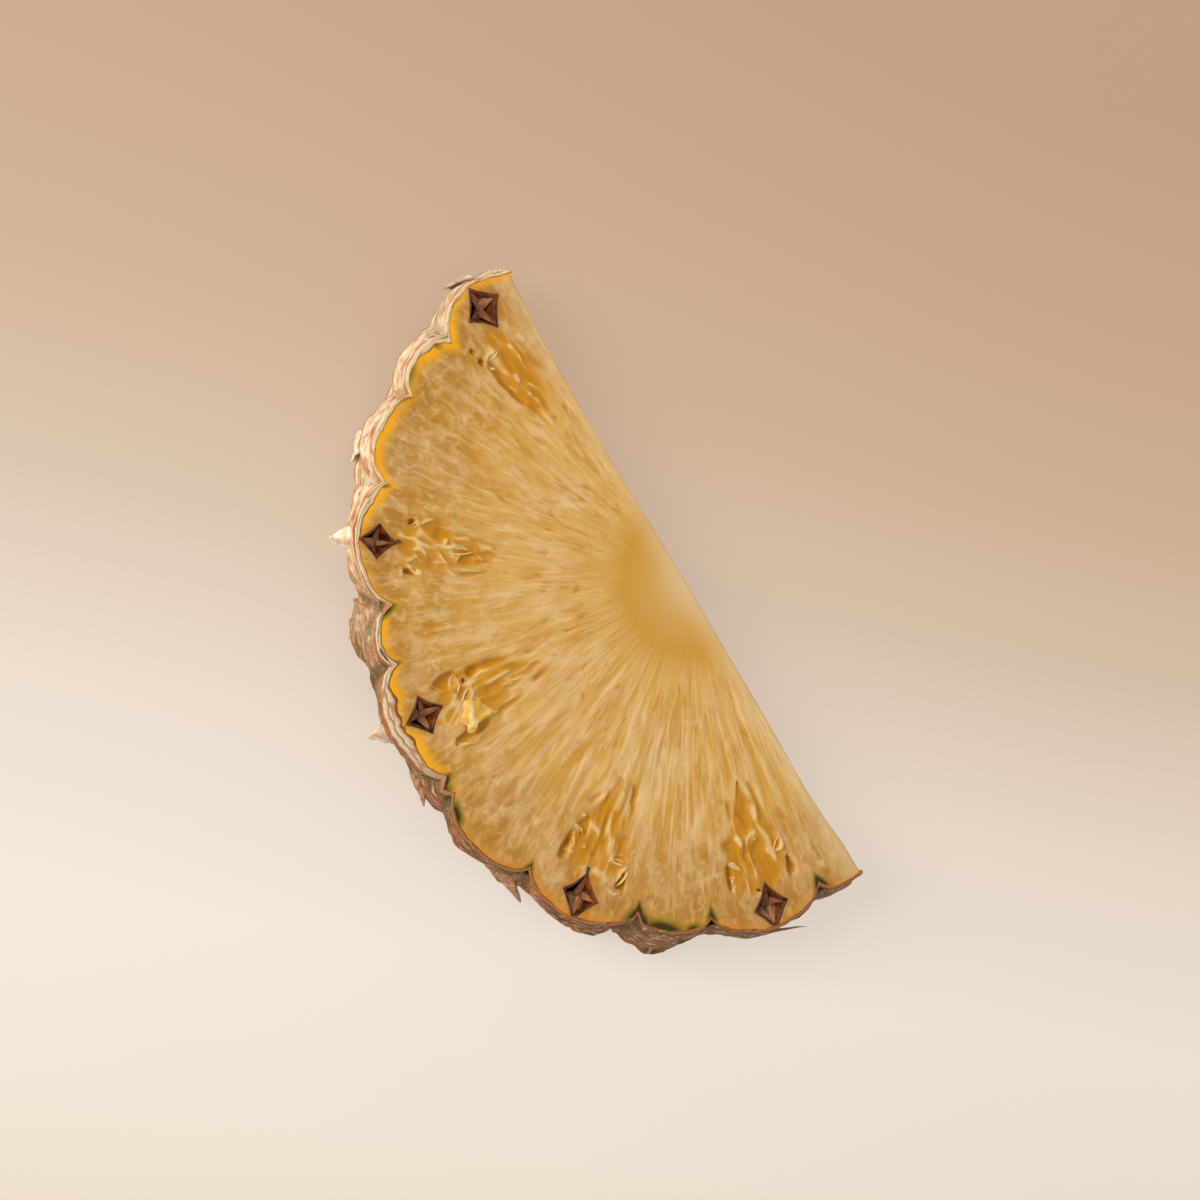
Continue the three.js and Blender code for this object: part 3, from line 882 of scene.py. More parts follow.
# %% Material of the flesh
RAMP_REACH = 64
LOW_SHINE = 0.3
STREAKS = [  # size across, along and through, noise from and to, detail, swirl, strength, colour
    (6.0, 8.0, 9, 0.44, 0.70, 4, 0.6, 0.55, (202, 142, 26)),
    (5.0, 7.5, 8, 0.46, 0.70, 4, 0.6, 0.55, (232, 198, 148)),
    (2.6, 5.0, 4, 0.48, 0.68, 4, 0.6, 0.50, (196, 132, 0)),
    (1.8, 7.0, 3, 0.48, 0.68, 4, 0.6, 0.50, (236, 204, 152)),
    (0.9, 4.5, 2, 0.54, 0.72, 4, 0.6, 0.35, (192, 130, 6)),
    (0.6, 8.0, 1.5, 0.54, 0.72, 2, 0.2, 0.35, (240, 212, 162)),
]
LONG_RAYS = [  # the same for the long streaks of one half of the slice
    (1.6, 22, 6, 0.48, 0.66, 2, 0.2, 0.45, (240, 210, 160)),
    (2.4, 18, 7, 0.50, 0.68, 2, 0.2, 0.45, (200, 138, 8)),
]

look = FleshLook("flesh", 0.36, scatter=0.3, scatter_depth=0.6)
look.inputs["Specular IOR Level"].default_value = LOW_SHINE
look.find_places()
radius = look.radius
look.colour = look.ramp(
    look.times(radius, 1 / RAMP_REACH),
    (0.0, 219, 188, 142), (0.07, 217, 178, 116), (0.13, 213, 165, 82), (0.20, 209, 156, 58),
    (0.27, 216, 170, 84), (0.40, 220, 177, 97), (0.60, 218, 174, 92), (0.70, 208, 159, 70),
    (0.84, 193, 142, 50), (0.94, 180, 126, 40),
)

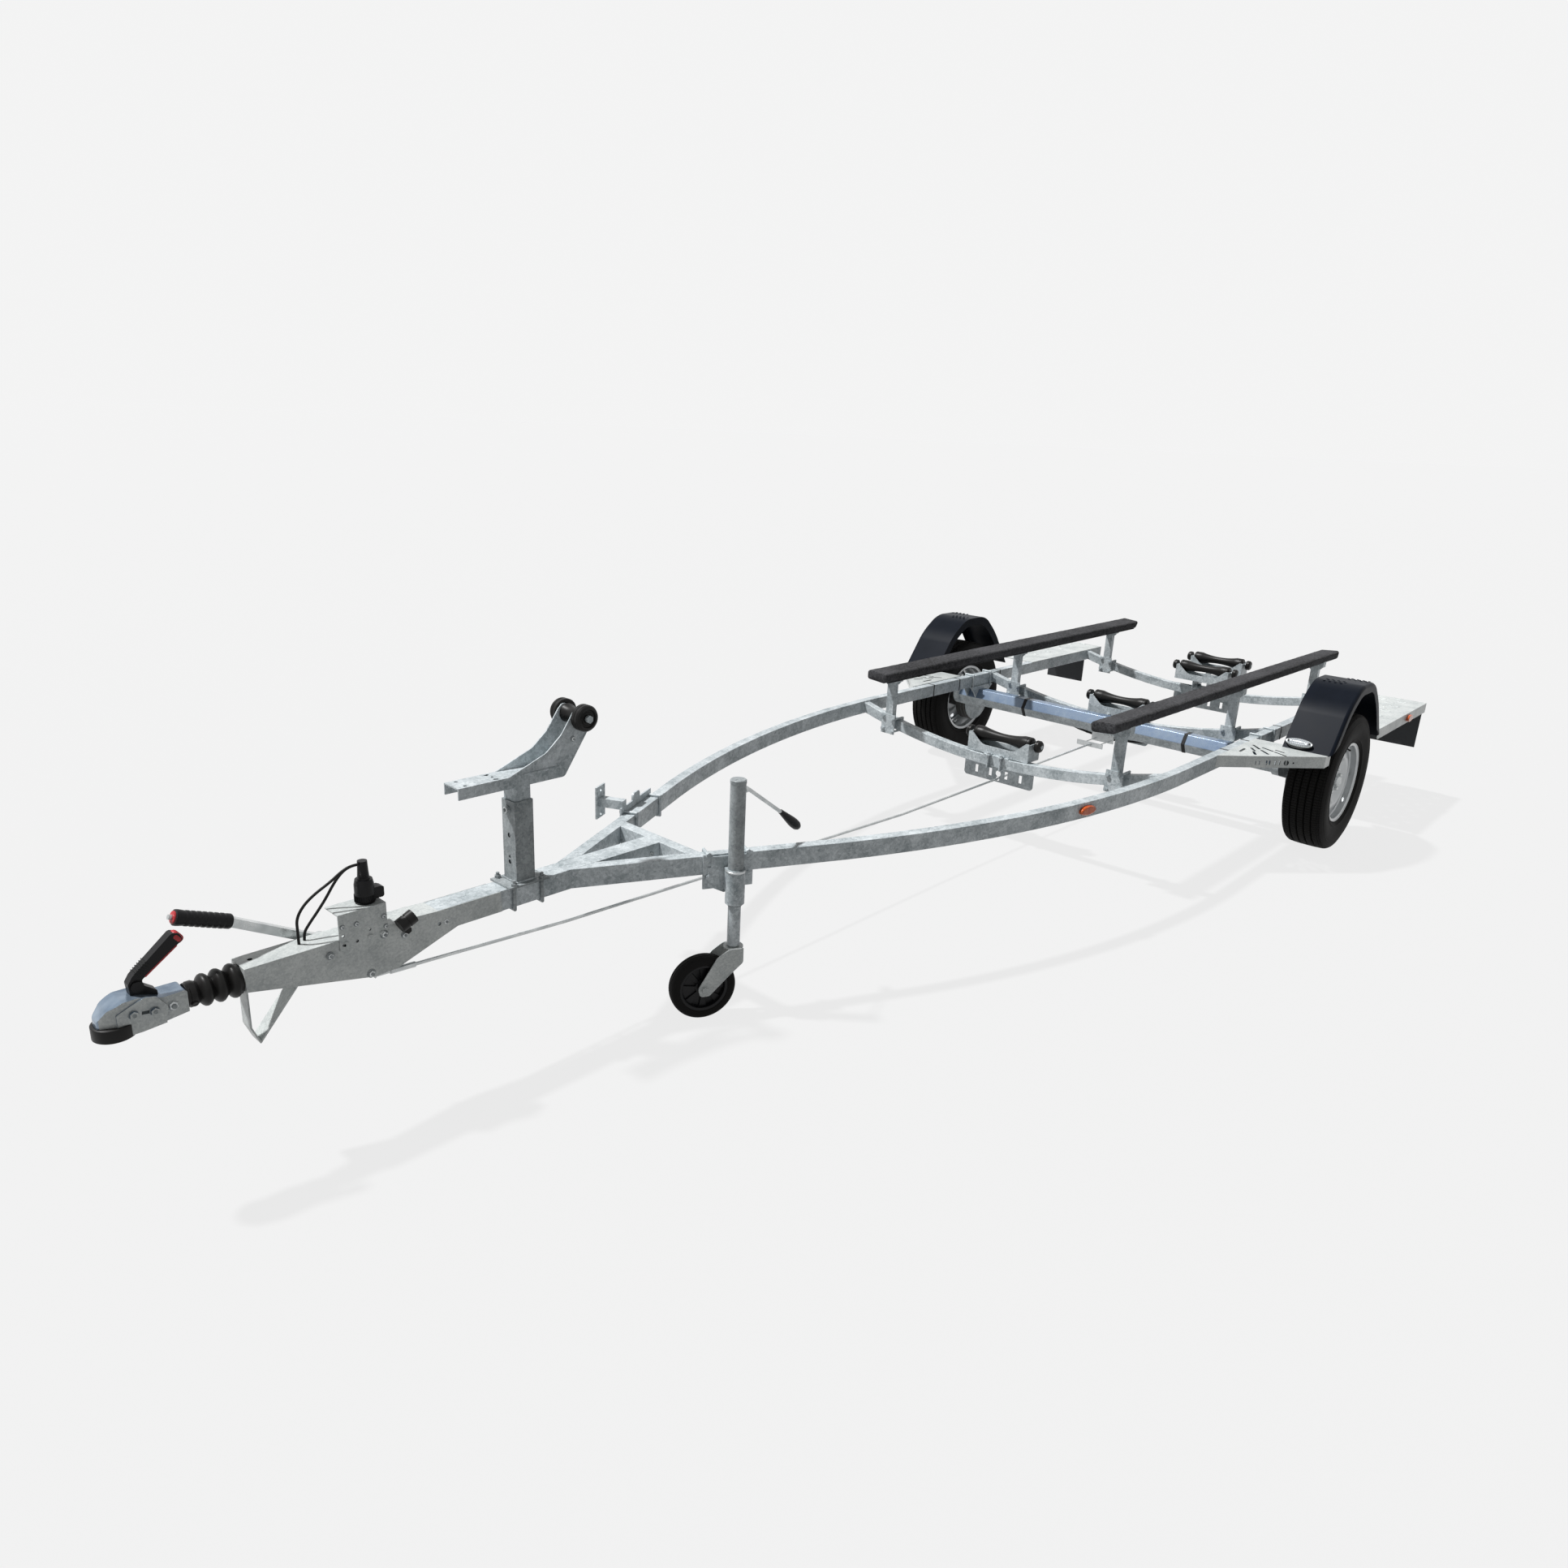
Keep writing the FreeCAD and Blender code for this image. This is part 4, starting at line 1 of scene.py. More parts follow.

***

### [BRIEF]
Without omitting anything, output the entries exactly.

### [FULL SOLUTION]
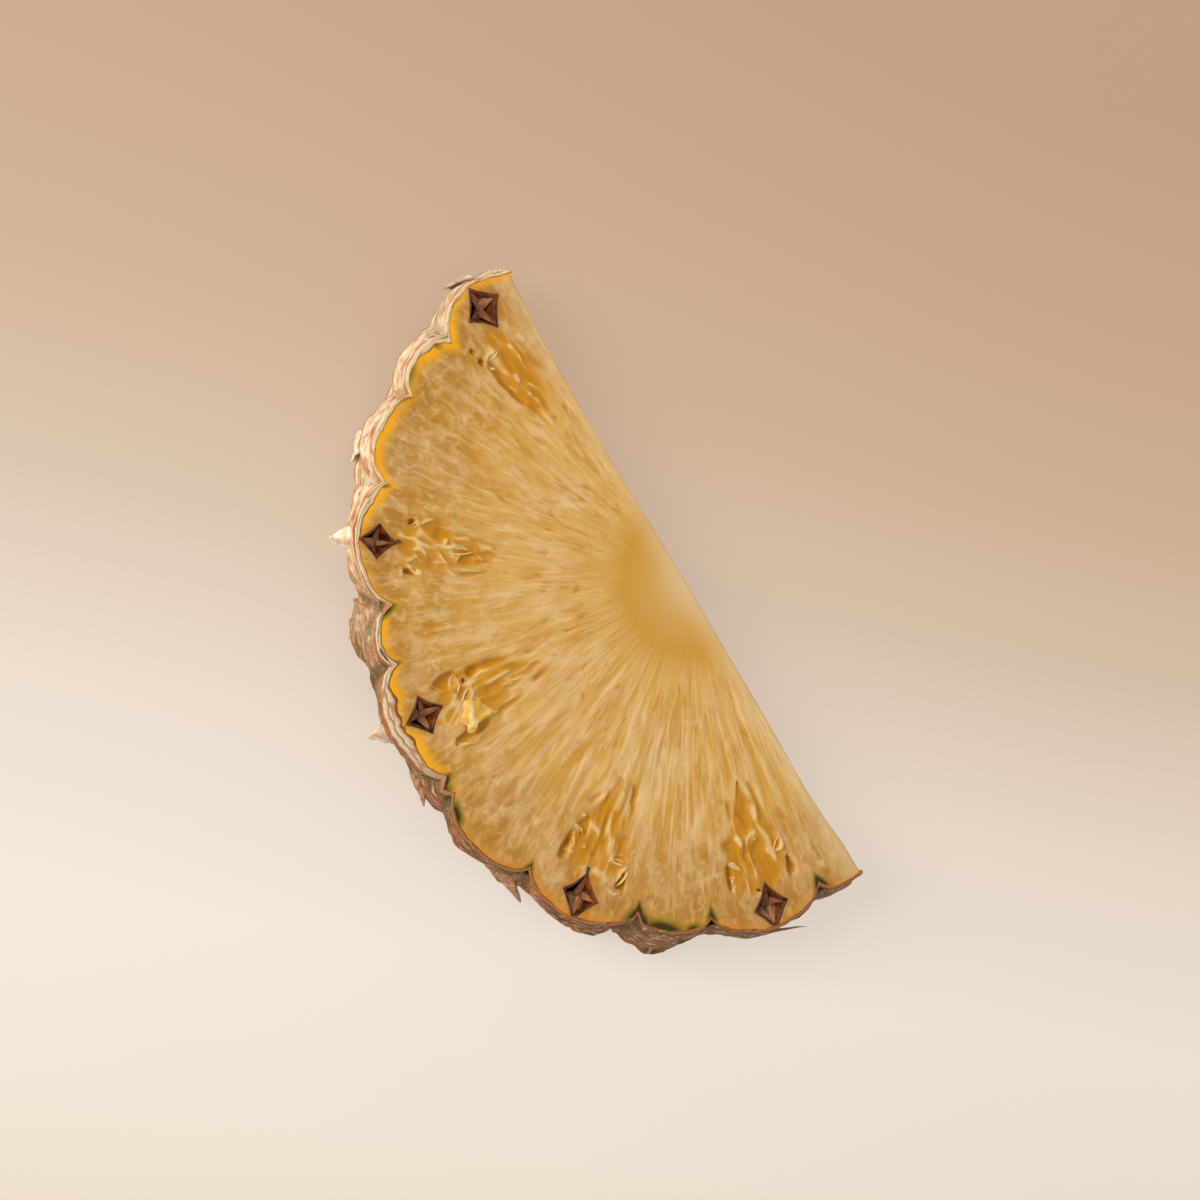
Continue the three.js and Blender code for this object: part 3, from line 882 of scene.py. More parts follow.
# %% Material of the flesh
RAMP_REACH = 64
LOW_SHINE = 0.3
STREAKS = [  # size across, along and through, noise from and to, detail, swirl, strength, colour
    (6.0, 8.0, 9, 0.44, 0.70, 4, 0.6, 0.55, (202, 142, 26)),
    (5.0, 7.5, 8, 0.46, 0.70, 4, 0.6, 0.55, (232, 198, 148)),
    (2.6, 5.0, 4, 0.48, 0.68, 4, 0.6, 0.50, (196, 132, 0)),
    (1.8, 7.0, 3, 0.48, 0.68, 4, 0.6, 0.50, (236, 204, 152)),
    (0.9, 4.5, 2, 0.54, 0.72, 4, 0.6, 0.35, (192, 130, 6)),
    (0.6, 8.0, 1.5, 0.54, 0.72, 2, 0.2, 0.35, (240, 212, 162)),
]
LONG_RAYS = [  # the same for the long streaks of one half of the slice
    (1.6, 22, 6, 0.48, 0.66, 2, 0.2, 0.45, (240, 210, 160)),
    (2.4, 18, 7, 0.50, 0.68, 2, 0.2, 0.45, (200, 138, 8)),
]

look = FleshLook("flesh", 0.36, scatter=0.3, scatter_depth=0.6)
look.inputs["Specular IOR Level"].default_value = LOW_SHINE
look.find_places()
radius = look.radius
look.colour = look.ramp(
    look.times(radius, 1 / RAMP_REACH),
    (0.0, 219, 188, 142), (0.07, 217, 178, 116), (0.13, 213, 165, 82), (0.20, 209, 156, 58),
    (0.27, 216, 170, 84), (0.40, 220, 177, 97), (0.60, 218, 174, 92), (0.70, 208, 159, 70),
    (0.84, 193, 142, 50), (0.94, 180, 126, 40),
)

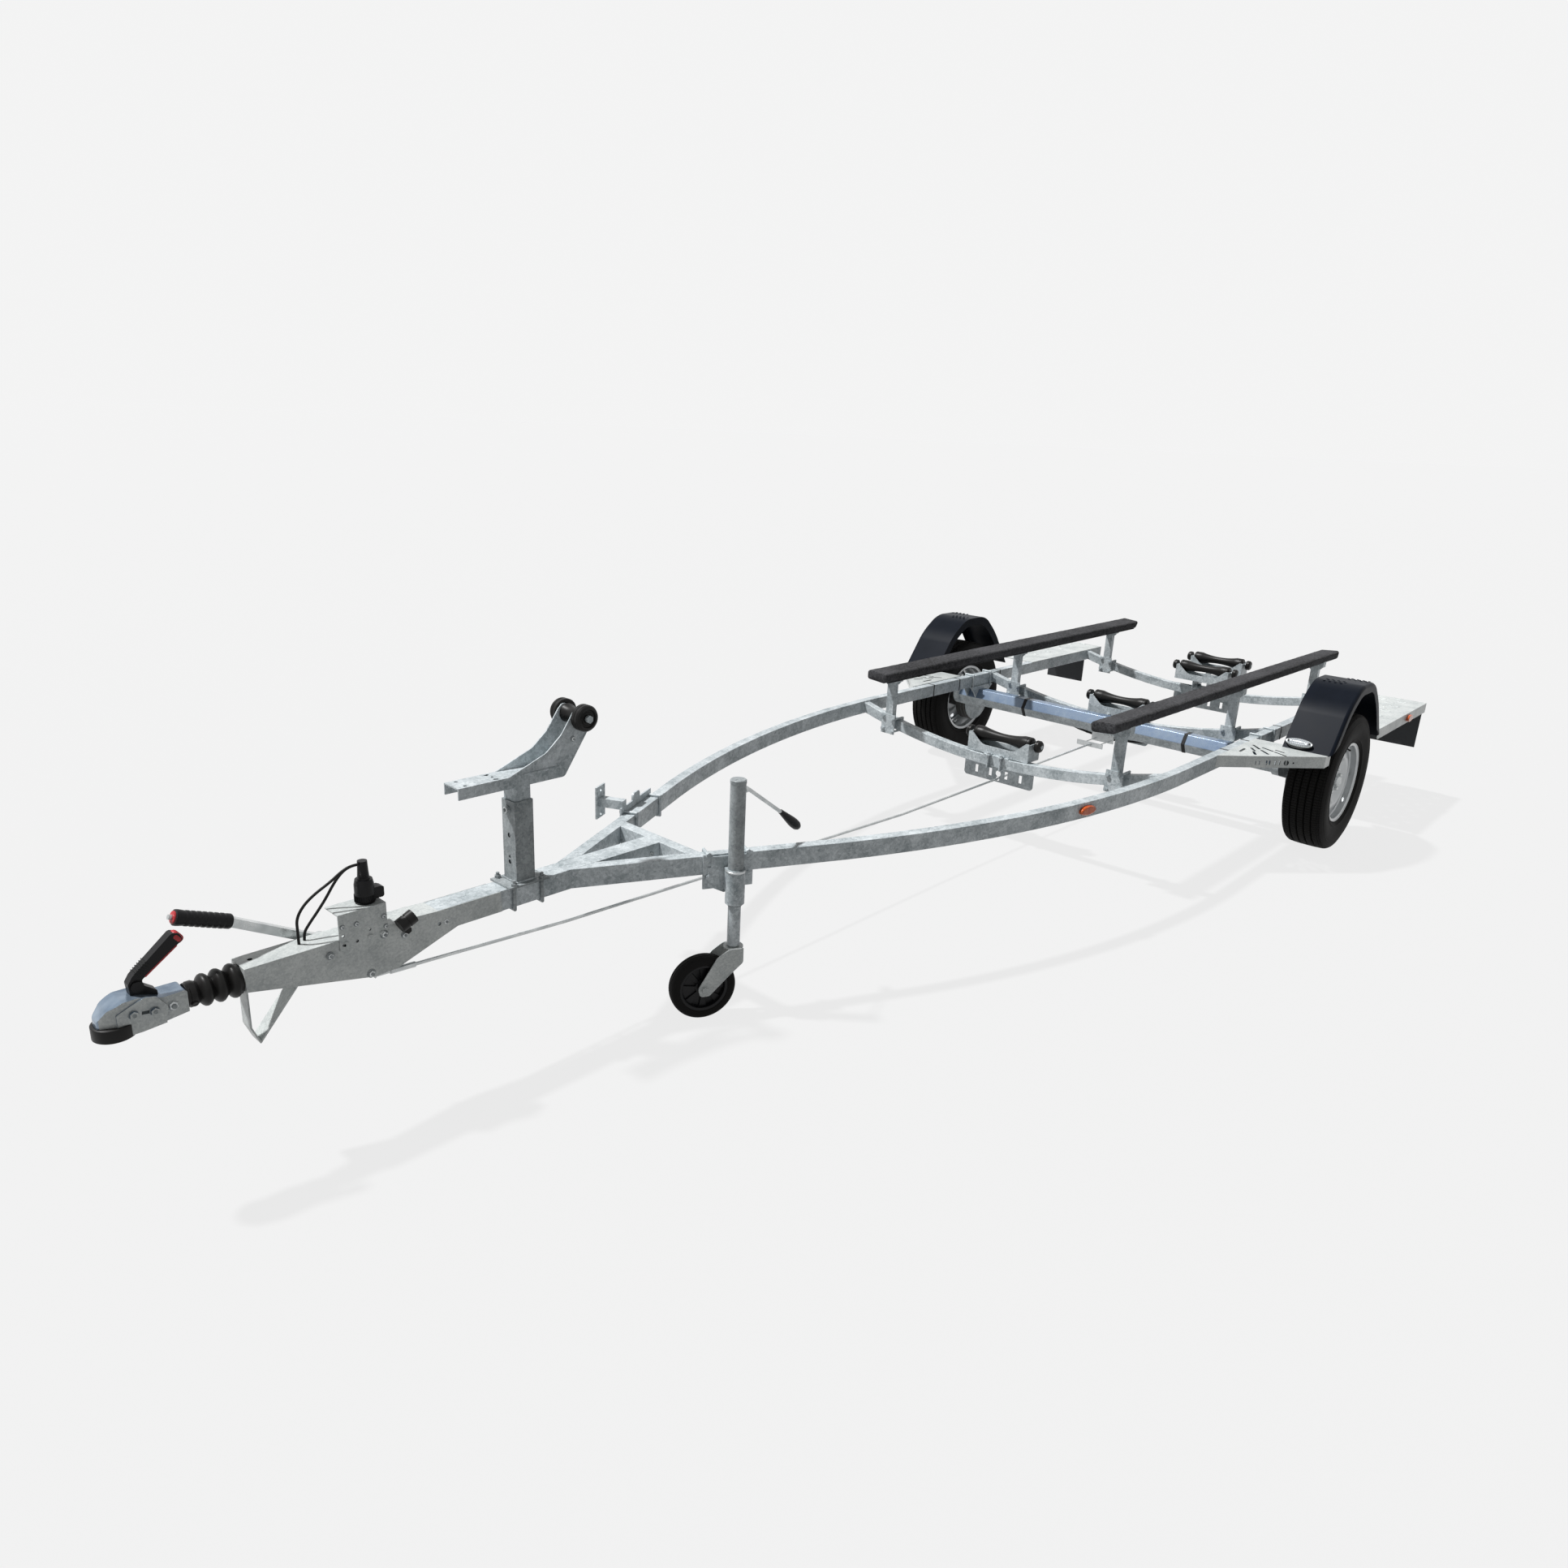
Keep writing the FreeCAD and Blender code for this image. This is part 4, starting at line 1 of scene.py. More parts follow.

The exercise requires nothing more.